Declaring an emergency provides immediate pilot authority to do whatever makes most sense – be it make a 180, descend, climb, or make a precautionary landing at the first available airport. ATC will clear out all the other traffic in the area and altitude. In moderate to severe icing conditions, you may have only a few minutes in which to put the airplane into a safe condition. Waiting around for ATC (without declaring an emergency) to give you a change in altitude or direction may eat up your entire margin of safety.
Repeat – if you encounter icing in a non-FIKI aircraft in IFR flight, immediately declare an emergency to ATC.
If you don’t have approach plates immediately at hand for an unplanned alternate airport, don’t worry – as long as there is radar coverage, ATC can provide radar vectors to any airport with an approved instrument approach.
Considering Ice condition night flying rain single engine plane and possible weather conditions getting worse my decision will be no go and leave flight for next day regardless I could may have to leave late afternoon.
Unless I missed it, no mention was made of night currency which needs to include more than just night landings.
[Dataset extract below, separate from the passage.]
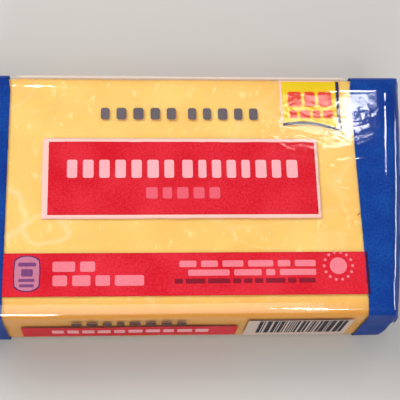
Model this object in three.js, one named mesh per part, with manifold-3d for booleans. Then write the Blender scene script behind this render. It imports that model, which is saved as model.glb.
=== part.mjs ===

Our hero needs to be well versed with enroute diversions, quickly finding pilot controlled lighting frequencies at appropriate alternate airports while flying an IAP in black night conditions while possibly dealing with any aircraft malfunctions that might occur. Doesn’t sound like fun to me. This 46 year pilot with over 17,000 hours wouldn’t try it at night in a non-fiki single engine airplane. As my wife would say,”it’s not if we can do it, it’s if we should do it”.
Call me a “fair weather pilot”, I would not go on a night flight, in a non-FIKI aircraft into possible icing conditions.
I am reminded of the rule for go/no go decision making, my CFI imparted to me back in 1969,
“You never HAVE TO FLY, if you HAVE to be be somewhere at an absolute time, take an airliner!